As for Giulio Cesare, it spurred the Nixon team’s political and philosophical ambitions.

“Handel lunched with three administrations of corrupt British politicians, royalty, rear admirals, court flacks and power players, and he wrote the soundtrack to the British empire at close range,” Sellars said. “In Handel’s generation, writers like Swift and Fielding would announce comical or satirical intentions, and then proceed to unfold larger, much more serious, ultimately visionary projects.”

Nixon in China was conceived in just that spirit. What at first glance may look like lampoon, often devolves into the intense, dreamlike free associations characteristic of Einstein on the Beach, as when Nixon disembarks, exchanges courtesies with then-Chinese premier Zhou Enlai (周恩來) on the tarmac and explodes into an aria of sputtering euphoria (News has a kind of mystery).

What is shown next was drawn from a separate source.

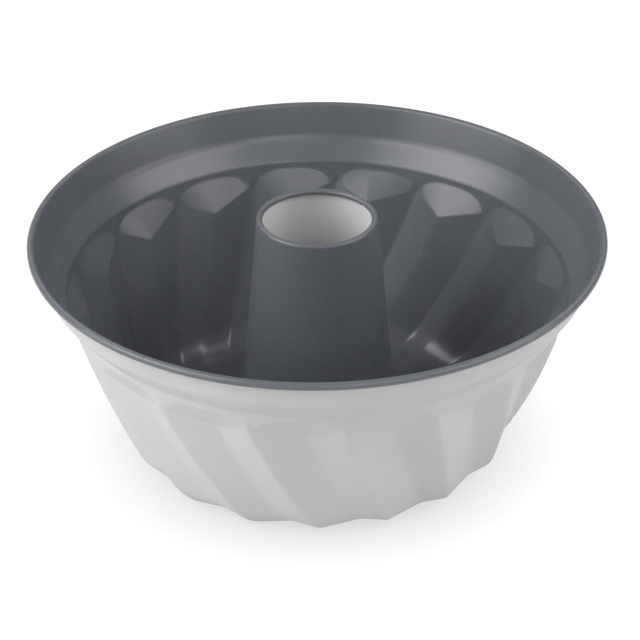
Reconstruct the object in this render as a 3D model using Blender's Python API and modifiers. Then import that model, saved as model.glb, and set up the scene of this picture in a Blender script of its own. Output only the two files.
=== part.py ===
"""Fluted tube pan: a pressed steel ring mould with seventeen swirled flutes and a rolled centre tube.

Metres, +Z up. The origin is on the table, in the middle of the pan.
Both pieces are bent from thin coated sheet: light lacquer outside, dark non-stick coat on the cake's side.
Each is laid out as the middle surface of its sheet and thickened at the end.
"""

from math import acos, atan2, cos, pi, radians, sin

import bmesh
import bpy
from mathutils import Vector

# The sheet, and the gap that is left where two layers touch
SHEET = 0.0005
SEAT_GAP = 0.0003

# The rolled rim: its outermost radius, the height of its top above the table, and the radius of the roll
RIM_RADIUS = 0.113
PAN_HEIGHT = 0.0950
RIM_ROLL_RADIUS = 0.00135

# The skirt below the rim, as steps inwards and drops: an upper band, a flatter lower band and an upright neck
UPPER_BAND_STEP = 0.0065
UPPER_BAND_DROP = 0.0139
LOWER_BAND_STEP = 0.0071
LOWER_BAND_DROP = 0.0083
LEDGE_FILLET = 0.0020
NECK_STEP = 0.0005
NECK_DROP = 0.0026

# The flutes: their number, where the first crest stands, and the wide face's share of one flute
FLUTES = 17
FIRST_CREST = radians(169.6)
WIDE_FACE_SHARE = 0.61

# The crests start below the neck and a little inside it, at the foot of small upright flats
CREST_STEP = 0.0007
CREST_DROP = 0.0055
CREST_FLAT = 0.0009

# The neck's lower edge arches over the grooves: the higher this power, the flatter the arch and the squarer its ends
ARCH_POWER = 4

# The wall's lean from upright where the flutes start and where the bottom corner starts, and that corner
WALL_LEAN_TOP = radians(17.3)
WALL_LEAN_FOOT = radians(23.5)
BOTTOM_CORNER_RADIUS = 0.0176

# The grooves between the crests: how deep they are, and how far below the crests' tops they begin
GROOVE_DEPTH_TOP = 0.0049
GROOVE_DEPTH_FOOT = 0.0021
GROOVE_START = 0.0086

# The swirl from the flutes' tops to the bottom, and what it would be at the pace with which it starts
SWIRL = radians(19.7)
SWIRL_AT_FIRST_PACE = radians(10.8)

# The floor: the flat ring that the pan rests on, and the width of the slope from it up to the tube's collar
LAND_WIDTH = 0.008
HUB_WIDTH = 0.0095
HUB_FILLET = 0.0030

# The tube: its outside radius at the mouth and the foot, how far it stands above the rim, and its bead
TUBE_MOUTH_RADIUS = 0.0238
TUBE_FOOT_RADIUS = 0.0323
TUBE_STAND_UP = 0.0053
TUBE_BEAD_RADIUS = 0.00125

# The tube's lap seam: where its outer edge is, the gap between its layers, and its width in strips of the tube
SEAM_DIRECTION = radians(28)
LAP_GAP = 0.0001
TUBE_STRIPS = 40
LAP_STRIPS = 2

# The folded joint under the floor: the floor's collar, its bend, and how far the fold clears the table
COLLAR_LENGTH = 0.0022
COLLAR_BEND_RADIUS = 0.0010
FOLD_CLEARANCE = 0.0010

PITCH = 2 * pi / FLUTES
HALF_SHEET = SHEET / 2


def make_material(name, colour, roughness, metallic):
    """Makes a Principled material with one plain finish."""
    material = bpy.data.materials.new(name)
    material.use_nodes = True
    shader = material.node_tree.nodes["Principled BSDF"]
    shader.inputs["Base Color"].default_value = (*colour, 1.0)
    shader.inputs["Roughness"].default_value = roughness
    shader.inputs["Metallic"].default_value = metallic
    material.diffuse_color = (*colour, 1.0)
    return material


def arc(centre, radius, start, end, steps):
    """Lists (radius, height) points along an arc of a profile, both ends included."""
    angles = [start + (end - start) * i / steps for i in range(steps + 1)]
    return [(centre[0] + radius * cos(a), centre[1] + radius * sin(a)) for a in angles]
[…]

Kitman singled out this passage for special ridicule when the opera was new, but to the baritone James Maddalena, the original Nixon, the writing felt perfectly natural. With more than 100 performances in more than a dozen cities under his belt, Maddalena now recreates the role at the Met, still a few years shy of Nixon’s age (59) at the time of the historic visit.

“I just learned the music and sang it,” Maddalena said between rehearsals. “Have you ever flown to Asia? It’s a long trip. To me the music just fits the mood of being tired and wired from 50 cups of coffee on Air Force One.”

In context, a strain of paranoia in the aria is more difficult to account for. Adams said he suspected a grim line about rats beginning to gnaw the sheets — what sheets? — of being an “Alice Goodman goodie.”